Tuesday, 27th September 2011
In Japan Sports News,
Draw with Canada leaves Japan disappointed
Japan exited the Rugby World Cup (RWC) with heavy hearts today (September 27th) after drawing with Canada 23-23.
Although the team got off to a poor start, affording their opponents a strong lead, Japan appeared to have found their momentum when they took the first half 17-7.
The team's hooker, Horie, took Japan's 50th RWC try after Alisi Tupualai made an impressive offload.
James Arlidge was also on form as he scored 13 points, though his final drop goal attempt in the dwindling seconds failed to take Japan to victory.

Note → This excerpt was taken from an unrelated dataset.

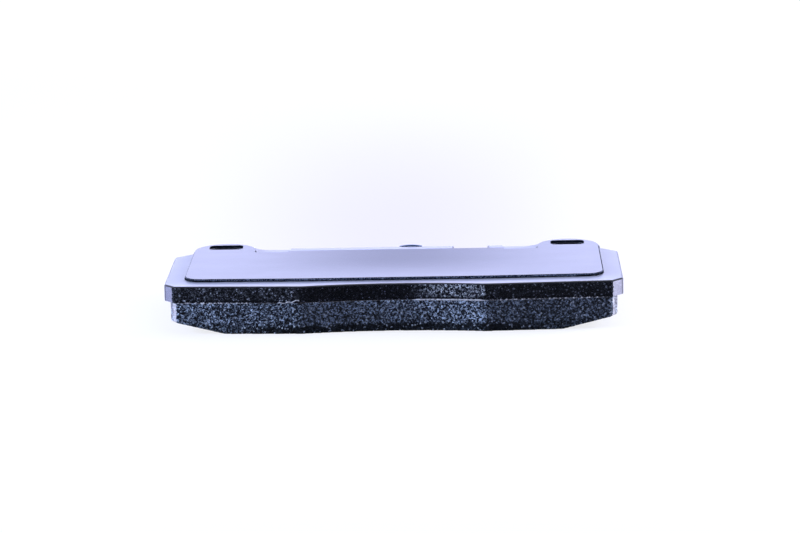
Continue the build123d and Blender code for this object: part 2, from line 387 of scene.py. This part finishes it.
def outer_loop(node):
    """The outline of a flat CAD node, in order, at its lowest level."""
    shape = bmesh.new()
    shape.from_mesh(nodes[node].data)
    bmesh.ops.remove_doubles(shape, verts=shape.verts, dist=1e-6)
    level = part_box(node)[0].z + 1e-5
    rim = [
        edge for edge in shape.edges
        if all(vertex.co.z < level for vertex in edge.verts)
        and any(abs(face.normal.z) < 0.5 for face in edge.link_faces)
    ]
    follow = {}
    for edge in rim:
        first, second = edge.verts
        follow.setdefault(first, []).append(second)
        follow.setdefault(second, []).append(first)
    start = min(follow, key=lambda vertex: vertex.co.x)
    loop, last, here = [], None, start
    while here is not start or not loop:
        loop.append(here.co.copy())
        last, here = here, next(near for near in follow[here] if near is not last)
    shape.free()
    return loop


def evenly(loop, step):
    """Points at even steps round a closed outline, each with its outward direction."""
    spots, left = [], 0.0
    turn = sum(a.x * b.y - b.x * a.y for a, b in zip(loop, loop[1:] + loop[:1]))
    for first, second in zip(loop, loop[1:] + loop[:1]):
        run = second - first
        outward = Vector((run.y, -run.x, 0.0)).normalized() * (1.0 if turn > 0 else -1.0)
        while left < run.length:
            spots.append((first + run * (left / run.length), outward))
            left += step
        left -= run.length
    return spots


def bead(name, spots, radius_at, rise, finish, closed=False, sides=6):
    """A tube of uneven thickness that follows an outline."""
    shape = bmesh.new()
    rings = []
    for spot, outward in spots:
        radius = radius_at(spot)
        ring = []
        for side in range(sides):
            turn = 2.0 * math.pi * side / sides
            place = spot + outward * radius * math.cos(turn)
            height = place.z + rise + radius * math.sin(turn)
            ring.append(shape.verts.new((place.x, place.y, height)))
        rings.append(ring)
    pairs = zip(rings, rings[1:] + rings[:1]) if closed else zip(rings, rings[1:])
    for first, second in pairs:
        for side in range(sides):
            after = (side + 1) % sides
            shape.faces.new((first[side], first[after], second[after], second[side]))
    if not closed:
        shape.faces.new(rings[0])
        shape.faces.new(rings[-1])
    bmesh.ops.recalc_face_normals(shape, faces=shape.faces)
    mesh = bpy.data.meshes.new(name)
    shape.to_mesh(mesh)
    shape.free()
    for face in mesh.polygons:
        face.use_smooth = True
    mesh.materials.append(finish)
    piece = bpy.data.objects.new(name, mesh)
    scene.collection.objects.link(piece)
    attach(piece, "root")
    return piece


dark_bead_thin, dark_bead_swell, dark_bead_at_sides = 0.00020, 0.00016, 0.00016
dark_bead_step, dark_bead_height, sides_from = 0.0006, 0.0001, 0.062


def dark_bead_radius(spot):
    swell = 0.5 + 0.5 * noise.noise(spot * 350.0)
    along_side = dark_bead_at_sides if abs(spot.x) > sides_from else 0.0
    return dark_bead_thin + dark_bead_swell * swell + along_side


outline = evenly(outer_loop("shim_adhesive"), dark_bead_step)
dark_shim_bead = bead("shim_dark_bead", outline, dark_bead_radius, dark_bead_height, glue, closed=True)


# ---- Flash along the joint ---------------------------------------------------
# Resin and adhesive squeezed out where the moulding stands proud of the plate's inner edge.
# It set as a thin broken bead in the corner between the two, and was painted over. Its pale
# colour is a painted highlight for the lit top of the ledge.

resin_with_painted_highlight, shader, place = new_finish("resin_painted_highlight", Specular_IOR_Level=0.5)
lumps = grain(place, 0.0009, 2.0)
feed(shader, "Base Color", lumps.ramp(0.3, 0.55).tint((0.30, 0.30, 0.36), (0.80, 0.80, 0.90)))
feed(shader, "Roughness", 0.3 + lumps * 0.2)
relief(shader, lumps, 0.0002)

arc_rise = 0.0027
arc_radius = (lobe_span**2 + arc_rise**2) / (2 * arc_rise)
joint_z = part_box("bond_film")[0].z


def inner_edge(x):
    """Where the moulding's inner edge runs: a hollow arc between two lobes, then to the ends."""
    if abs(x) < lobe_span:
        return lining_low.y + arc_rise - arc_radius + math.sqrt(arc_radius**2 - x**2)
    return lining_low.y + inner_edge_fall * (abs(x) - lobe_span) / (lining_high.x - lobe_span)


def between(x, low, high, soft):
    """1 from low to high and 0 outside, with soft ends."""
    rise, fall = (x - low) / soft, (high - x) / soft
    return min(1.0, max(0.0, rise)) * min(1.0, max(0.0, fall))


def flash_radius(spot):
    dots = min(1.0, max(0.0, noise.noise(Vector((spot.x * 1500.0, 3.0, 0.0))) * 2.6 + 0.1))
    left_run = between(spot.x, -0.074, -0.048, 0.003)
    lip_run = between(spot.x, 0.006, 0.032, 0.003)
    right_run = between(spot.x, 0.032, 0.072, 0.004)
    dotted = 0.00044 * dots * (left_run + 0.8 * right_run + 0.2 * lip_run)
    return 0.00002 + dotted + 0.00026 * lip_run


half_run = lining_high.x - lining_corner_cut
step = 0.0003
bead_stand, bead_rise, bead_wander = 0.00026, 0.00006, 0.00006
towards_hub = Vector((0.0, -1.0, 0.0))
spots = []
for index in range(int(2 * half_run / step) + 1):
    x = -half_run + index * step
    wander = bead_wander * noise.noise(Vector((x * 500.0, 1.0, 9.0)))
    spots.append((Vector((x, inner_edge(x) + bead_stand + wander, joint_z)), towards_hub))
flash = bead("joint_flash", spots, flash_radius, bead_rise, resin_with_painted_highlight)

# One thread of it has curled up onto the face of the plate.
moulding_proud, thread_sunk = 0.0004, 0.00008
curl_start, curl_end, curl_rise = -0.0390, -0.0318, 0.0011
curl_steps = 60
spots = []
for index in range(curl_steps + 1):
    along = index / curl_steps
    x = curl_start + (curl_end - curl_start) * along
    z = joint_z + curl_rise * along**2 + 0.00017 * math.sin(along * 17.0)
    spots.append((Vector((x, inner_edge(x) + moulding_proud - thread_sunk, z)), towards_hub))


def thread_radius(spot):
    return 0.00020 + 0.00012 * noise.noise(spot * 900.0)


curl = bead("flash_curl", spots, thread_radius, 0.0, resin_with_painted_highlight)


# ---- Wear indicator and its rivet --------------------------------------------
# A leaf of spring steel with a blued finish, riveted to the outer edge of the plate.

spring, shader, place = new_finish("blued_spring_steel", Metallic=1.0)
brushing = grain(place.node("Mapping", inputs={"Vector": place, "Scale": (1.0, 1.0, 12.0)}), 0.003)
feed(shader, "Base Color", brushing.tint((0.05, 0.10, 0.19), (0.11, 0.19, 0.31)))
feed(shader, "Roughness", 0.3 + brushing * 0.2)
coat("wear_indicator", spring)

rivet, shader, place = new_finish("rivet_steel", Metallic=1.0)
dents = grain(place, 0.0008, 2.0)
feed(shader, "Base Color", dents.tint((0.2, 0.2, 0.22), (0.34, 0.34, 0.36)))
feed(shader, "Roughness", 0.3 + dents * 0.2)
coat("indicator_rivet", rivet)


# ---- Floor -------------------------------------------------------------------
# A white sheet that runs well past the view. It shows nearly white to the camera and keeps
# the pad's soft shadow.

floor_size = 3.0
floor_mesh = bpy.data.meshes.new("floor")
quarters = ((-1, -1), (1, -1), (1, 1), (-1, 1))
corners = [(x * floor_size, y * floor_size, cad_low.z) for x, y in quarters]
floor_mesh.from_pydata(corners, [], [(0, 1, 2, 3)])
floor = bpy.data.objects.new("floor", floor_mesh)
scene.collection.objects.link(floor)
paper, shader, place = new_finish("floor_paper", Specular_IOR_Level=0.0, Emission_Strength=1.0)
place_x, place_y = part_of(place, 0), part_of(place, 1)
# Behind the pad the glow is painted a little darker and bluer: a painted shadow.
painted_shadow_behind_pad = (1.0 - abs(place_x).ramp(0.0, 0.13)) * (1.0 - place_y.ramp(0.12, 0.5))
painted_shadow_behind_pad = painted_shadow_behind_pad * place_y.ramp(-0.03, 0.06)
seen = place.node("LightPath")
glow = painted_shadow_behind_pad.tint((0.77, 0.77, 0.79), (0.60, 0.57, 0.68))
black = (0.0, 0.0, 0.0, 1.0)
fibres = grain(place, 0.0015, 3.0)
feed(shader, "Base Color", fibres.tint((0.205, 0.212, 0.235), (0.215, 0.222, 0.245)))
feed(shader, "Roughness", 0.85 + fibres * 0.1)
feed(shader, "Emission Color", seen.over(black, glow))
floor_mesh.materials.append(paper)


# ---- Studio ------------------------------------------------------------------
# A bright white room behind the pad, darker on the camera's side, with soft panels behind,
# above, left and right. The two at the sides are kept out of reflections.

world = bpy.data.worlds.new("studio")
scene.world = world
world.use_nodes = True
tree = world.node_tree
sky = tree.nodes["Background"]
direction = Wire(tree, tree.nodes.new("ShaderNodeTexCoord").outputs["Generated"])
behind = part_of(direction, 1).ramp(-0.35, 0.45)
seen = Wire(tree, tree.nodes.new("ShaderNodeLightPath").outputs["Is Camera Ray"])
room = behind.tint((0.17, 0.20, 0.28), (0.72, 0.75, 1.0))
feed(sky, "Color", seen.over(room, (1.0, 1.0, 1.0, 1.0)))
scene.view_settings.view_transform = "Standard"


def panel(name, place, aim, width, height, radiance, colour, mirrored=True):
    """A soft panel of the given brightness, turned towards a point, and seen in gloss or not."""
    light = bpy.data.lights.new(name, "AREA")
    light.shape = "RECTANGLE"
    light.size = width
    light.size_y = height
    light.energy = radiance * math.pi * width * height
    light.color = colour
    lamp = bpy.data.objects.new(name, light)
    scene.collection.objects.link(lamp)
    lamp.location = place
    lamp.rotation_euler = (Vector(aim) - Vector(place)).to_track_quat("-Z", "Y").to_euler()
    lamp.visible_camera = False
    lamp.visible_glossy = mirrored


cool = (0.86, 0.88, 1.0)
middle = (cad_low + cad_high) / 2
panel("back_panel", (0.0, 0.9, 0.35), middle, 2.0, 0.5, 2.8, (0.62, 0.64, 1.0))
panel("left_panel", (-0.5, -0.061, 0.13), middle, 0.08, 0.3, 64.0, (0.68, 0.80, 1.0), False)
panel("right_panel", (0.5, 0.09, 0.15), middle, 0.22, 0.3, 23.0, cool, False)
panel("top_panel", (0.35, -0.1, 0.8), middle, 0.8, 0.8, 0.8, (1.0, 0.95, 0.92))


# ---- Camera ------------------------------------------------------------------
# A long lens low over the table, square to the pad's inner edge but for a degree or so.

elevation = math.radians(12.591)
swing = math.radians(-1.423)
tilt = math.radians(-1.203)
distance = 1.186
aim = Vector((0.0, 0.0676, cad_low.z))
forward = Vector((
    math.sin(swing) * math.cos(elevation),
    math.cos(swing) * math.cos(elevation),
    -math.sin(elevation),
))
level = Vector((math.cos(swing), -math.sin(swing), 0.0))
over = level.cross(forward)
right = math.cos(tilt) * level + math.sin(tilt) * over
up = right.cross(forward)
lens = bpy.data.cameras.new("camera")
lens.sensor_width = 36.0
lens.lens = 144.4
lens.clip_start = 0.01
camera = bpy.data.objects.new("camera", lens)
scene.collection.objects.link(camera)
camera.matrix_world = Matrix.Translation(aim - distance * forward) @ Matrix(
    (right, up, -forward)
).transposed().to_4x4()
scene.camera = camera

It was in the dying minutes when it looked as though Japan's 23-15 lead would be enough to give them their first win in the competition in 17 games.
However, Canada's Munro scored a final try in the last five minutes, topping it with a penalty to complete the match with the RWC's third-ever draw.
John Kirwan, Japan's coach and former All Black player, remained proud of his side and praised them for their determination in the competition.
He said: "I think the boys played their hearts out, I'm very proud of them.
"They did a good job today and a win could have been great but I think that we just have to keep working hard."
Meanwhile, Canadian captain, Pat Riordan, was not complacent about his side's win, instead praising the Japanese midfield.
He said: "I'd like to think our boys, when they had the ball, they did some damage, too, but the centres they have there are pretty good runners."
This match undoubtedly displayed Japan's best efforts in the competition but their hopes were severely dashed last week when Tonga sent them out of the running with a 31-18 defeat.
It was a difficult start for the side that faced France in their opening game. Japan lost 47-21 to strong opposition.
The team also suffered a devastating to defeat to world number one, New Zealand, in an 83-7 result.
Japan is currently ranked 15th in the world.